Tourists are returning from abroad with a whopping £429m in unspent cash on their prepaid travel cards, research claims.

The amount remaining on prepaid cards has risen 16 per cent from £369 million last year, according to travel debit card firm Currensea.

These travelers may face additional fees and low exchange rates when withdrawing the remaining cash, while many simply forget about the leftover funds on their card after returning home.

Prepaid cards are chip-and-PIN cards that allow travelers to load cash in a different currency in advance and avoid using their main bank account while on vacation.

Tap and go: Prepaid travel cards are convenient, but they can incur fees for withdrawing any money left on them at the end of the vacation.

They are offered by many companies, including Post Office, Sainsbury’s, Travelex and Mastercard.

On average, travelers return from their trips with £89 left on their prepaid cards, while 27 per cent of those using these cards have more than £100 left to spend, according to Currensea.

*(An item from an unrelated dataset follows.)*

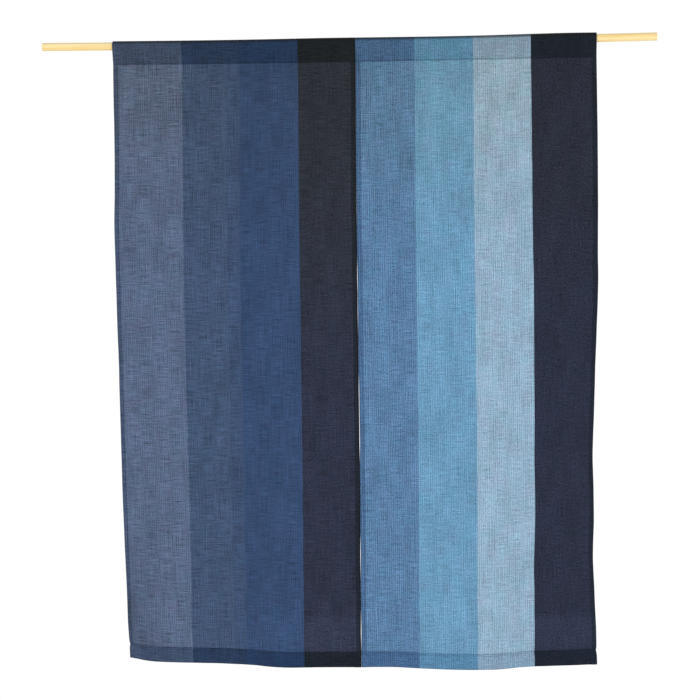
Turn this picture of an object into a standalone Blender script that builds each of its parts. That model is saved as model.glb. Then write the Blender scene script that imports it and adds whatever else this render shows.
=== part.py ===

A whopping 42 per cent of those with school-aged children return with more than £100, with an average of £109.

James Lynn, co-founder of Currensea, said: “UK travelers are wasting a huge chunk of their holiday savings by sticking with expensive and inconvenient prepaid cards that offer little value, high fees and require the hassle of topping up.”

‘Topping up prepaid cards before traveling leaves no room for error and often leaves tourists scrambling for money at exorbitant ATMs, facing high bank fees when they have to rely on their bank card, or risking returning from vacation with huge amounts of money. leftover money in prepaid cards.’

What are prepaid cards and what are the rates?

Prepaid travel cards work much like a credit or debit card, allowing you to withdraw money from ATMs or spend your money in stores and restaurants.

The key difference is that the card is only loaded with the amount of money you are willing to spend.

This has its benefits, as it allows you to budget more efficiently, as well as locking in one exchange rate when you load the card, rather than a different rate each time you spend.

According to Currensea, around 13 per cent of tourists opt for prepaid cards as their preferred method of spending on their holiday.

However, these cards often charge a fee when the card is loaded, charge cash withdrawal fees, and sometimes even transaction fees.

For example, the Caxton prepaid travel card will charge £1.50 for UK withdrawals, while the Post Office travel card will charge the same.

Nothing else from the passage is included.